In DocBook XSL stylesheets terms want you want to create is called a “customization layer”.
The basic idea is, put your customizations in a customizations.xsl
or whatever file and then use your XSLT engine of choice to call that instead of the stock DocBook XSL driver file; like this:
xsltproc customizations.xsl my-docbook-source.xml
As far what exactly you put into the customizations.xsl
file, if all you want to change is some of the user-configurable DocBook XSL params, it’s as easy as:
<xsl:stylesheet
xmlns:xsl="http://www.w3.org/1999/XSL/Transform" version="1.0">
<xsl:import href="html/docbook.xsl"/>
<xsl:param name="html.stylesheet" select="'corpstyle.css'"/>
<xsl:param name="admon.graphics" select="1"/>
</xsl:stylesheet>
And if you need to replace a whole template:
<xsl:stylesheet
xmlns:xsl="http://www.w3.org/1999/XSL/Transform"

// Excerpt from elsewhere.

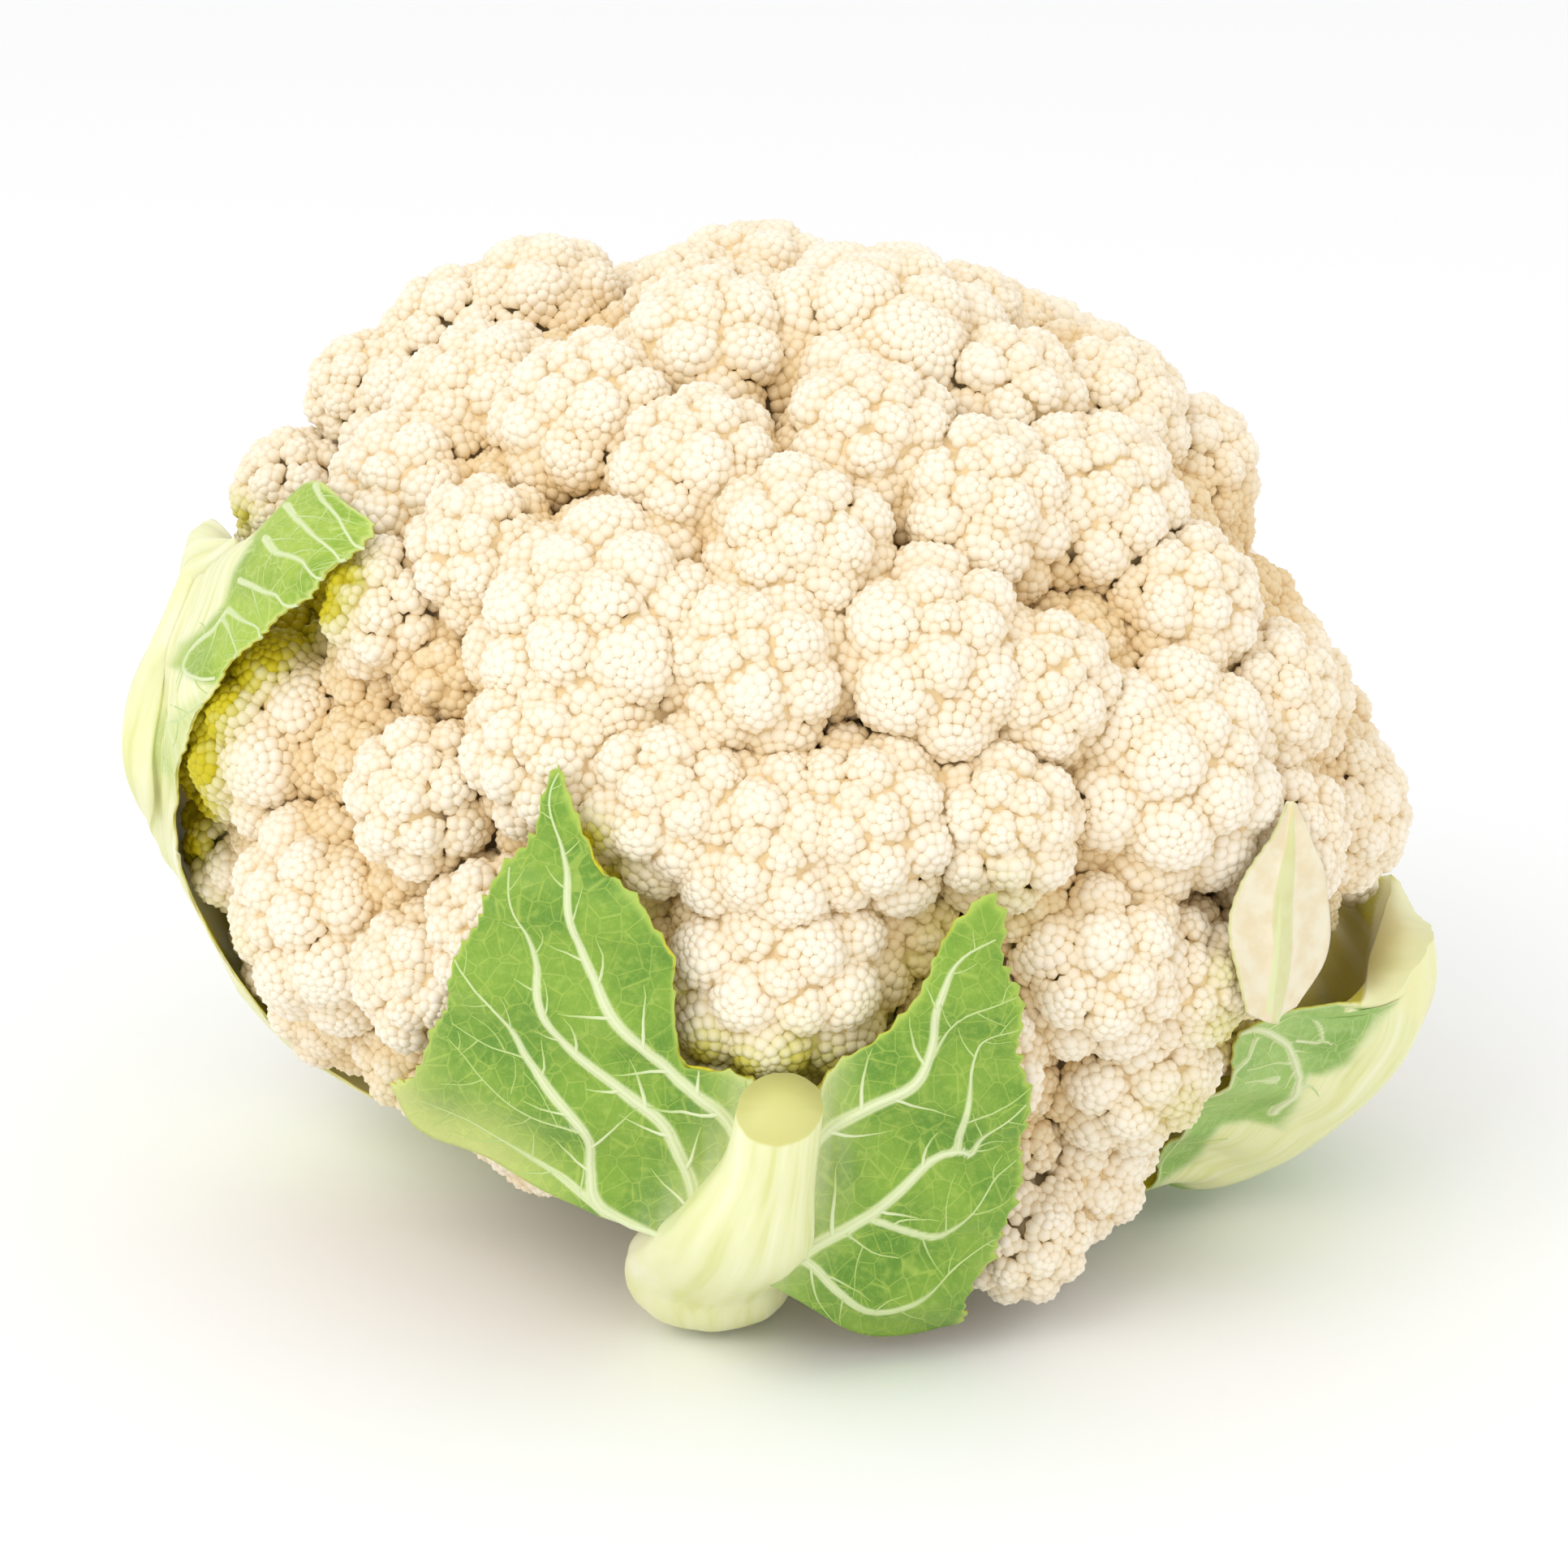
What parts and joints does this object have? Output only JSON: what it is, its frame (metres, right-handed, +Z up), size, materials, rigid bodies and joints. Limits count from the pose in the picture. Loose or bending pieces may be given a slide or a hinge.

xmlns:fo="http://www.w3.org/1999/XSL/Format"
version="1.0">
<xsl:import href="fo/docbook.xsl"/>
<xsl:template match="lineannotation">
<fo:inline font-style="italic">
<xsl:call-template name="inline.charseq"/>
</fo:inline>
</xsl:template>
</xsl:stylesheet>
So because instead of you directly calling the DocBook XSL driver file from the command line, you call your customization.xsl
file and it needs to call the right DocBook XSL driver, then for the href
values in, e.g., the <xsl:import href="html/docbook.xsl"/>
elements, you just need to put the path to wherever the stock DocBook XSL stylesheets+driver are on your system.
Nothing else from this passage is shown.